Ich weiss nicht, ob wir damit besser bedient wären. Ziff. 4 halte ich für falsch (das Recht muss entscheiden, nicht die soziale Stellung. Die Rule of law ist m.E. das einzige tragfähige Konzept) und 8 für unwirksam (ich kenne SP-Richter, die mit ihren Urteilen eine Ehrenmitgliedschaft bei den Schweizer Demokraten anzustreben scheinen. Unabhängigkeit hat mit der Parteizugehörigkeit sehr wenig zu tun). Auf jeden Fall sind ein paar interessante Vorschläge dabei. Früher war es übrigens am U.S. Supreme Court so, dass jeder Richter ein vollständiges Urteil geschrieben hat, bevor man sich zusammengesetzt und beraten hat. In der Schweiz gibt es praktisch nur einstimmige Urteile. Es ist das Urteil eines Richters (bzw. Gerichtschreibers), dem sich die anderen dann einfach anschliessen, weil sie gleicher Meinung sind, weil der Kollege schon richtig entschieden haben wird oder weil man die Diskussion scheut.
Noch ne Frage:
Der Kanton Zürich verstösst im GOG zB gg Art. 36/102 StGB, wonach Verwaltungsbehörden keine Ersatzfreiheitsstrafe festsetzen dürfen.
Und nach der StPO (Art. 7 o 8) darf ein “Ermächtigungsverfahren” im Verfahren gg Amtspersonen nur durch eine nicht-richterliche Behörde durchgeführt werden. Siehe auch Kommentar im Orell-Füssli-Verlag von Franz Ricklin.

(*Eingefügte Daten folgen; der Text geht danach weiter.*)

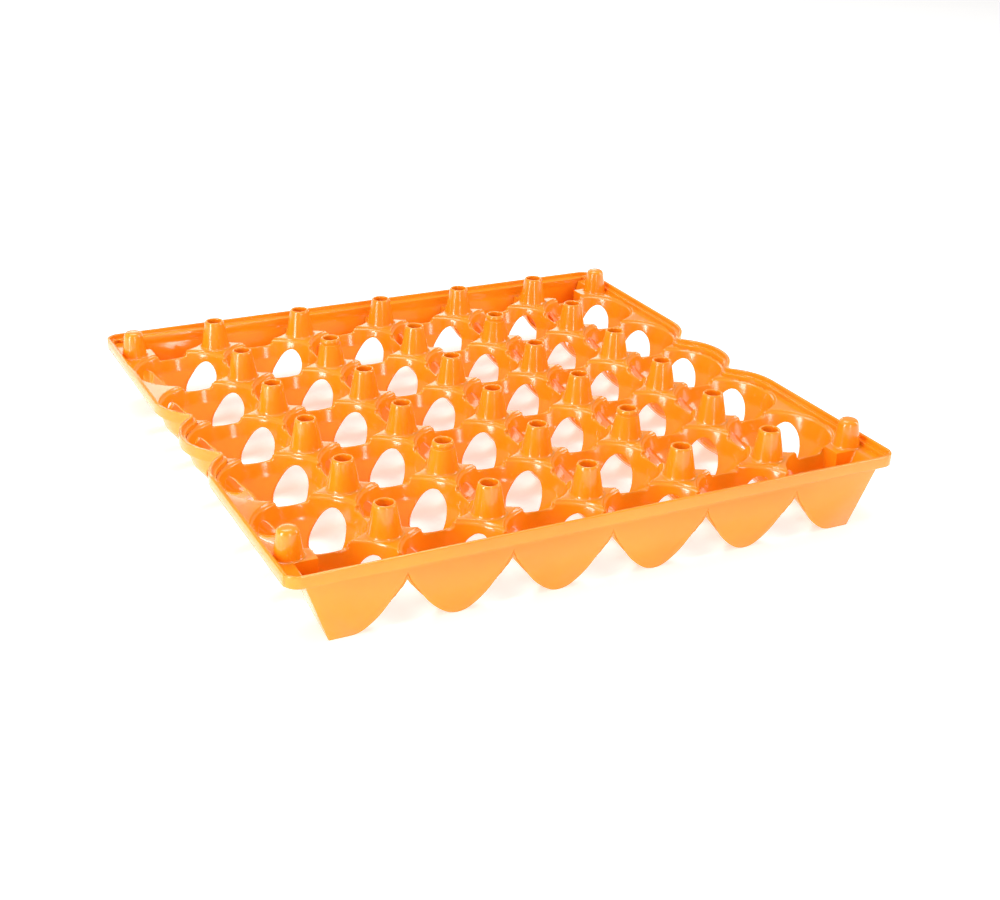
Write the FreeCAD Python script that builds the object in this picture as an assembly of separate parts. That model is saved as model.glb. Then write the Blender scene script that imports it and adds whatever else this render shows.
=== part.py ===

Der Kt. Zürich verstösst auch hiergegen (ohne Rechtsgrundlage).
Wie geht man dagegen vor bzw wie argumentiert man vor Bundesgericht am Besten?
Man einen konkreten Fall bis nach Lausanne ziehen. Ein guter Anwalt wird die richtige Rüge bestimmt rasch finden und begründen können.
Welcher § des GOG soll denn falsch sein?
Zur Frage nach Art. 7 Abs. 2 lit. b StPO: Vgl. BGE 137 IV 269 Erw. 2.2. Das Bundesgericht hat gesagt, dass die Ermächtigung auch von einer richterlichen Behörde abhängig gemacht werden darf. Der Kt. ZH hatte das vorher verneint. => vor Bundesgericht hätte man hier derzeit kein Chance. Das Geld kann man sich sparen.
Ok, aber damit verstösst das Bundesgericht gegen den Wortlaut von Art. 7 Abs. 2 StPO, oder?
Ich meine, der Gesetzgeber denkt sich was, und die Gerichte halten sich nicht dran?
(Es wäre was anderes, wenn das Gesetz keine nähere Bestimmung enthält und das BGer dann die Rahmenbedingungen festlegt. Aber hier erklärt das BGer einfach einen Satz für Ungültig)….
Und in so einer Bananenrepublik soll ich mich ans Gesetz halten?
Oder Steuern zahlen?
Gut, ich habs mir durchgelesen.
Das Bundesgericht hat sich selber disqualifiziert, in dem es Bundesrecht biegt und bricht.
Amnesty International kann dann wieder jammern “Es herrscht eine defacto straflosigkeit für Polizeibeamte in der Schweiz.”
Und ich kann meine langjährige Selbstjustiz-Praxis guten Gewissens fortsetzen und dezent ausbauen.
(Konkret heisst das, dass ich in Zukunft einfach Namen und Daten von fehlbaren Beamten veröffentlichen werde, da ja eine Strafanzeige nix bringt. Ist effektiver und weniger aufwendig).
Bin ich froh, dass wir das geklärt haben und ich guten Gewissens ein eigenes öffentliches Behörden-Verzeichnis online stellen werde.
In einem mir bekannten Fall wurde gerügt, dass alle (!) Einvernahmen von MItbeschuldigten und Auskunftspersonen unter Verweigerung der Teilnahmerechte der Verteidigung durchgeführt wurden. Das Bundesgericht setzte sich mit diesem Einwand nicht auseinander, sondern stellte lapidar fest, es sei nicht gerügt worden, bei welchen Einvernahmen die Teilnahmerechte verletzt wurden…
Das wundert mich nicht. “Alle” Einvernahmen riecht so appellatorisch.
Ist schon so. Aber es war eben tatsächlich bei allen Einvernahmen der Fall (und das BGer scheint offenbar die Frage der Verweigerung der Teilnahmerechte bei Einvernahmen nicht beantworten zu wollen). Aber das ist eine andere Geschichte.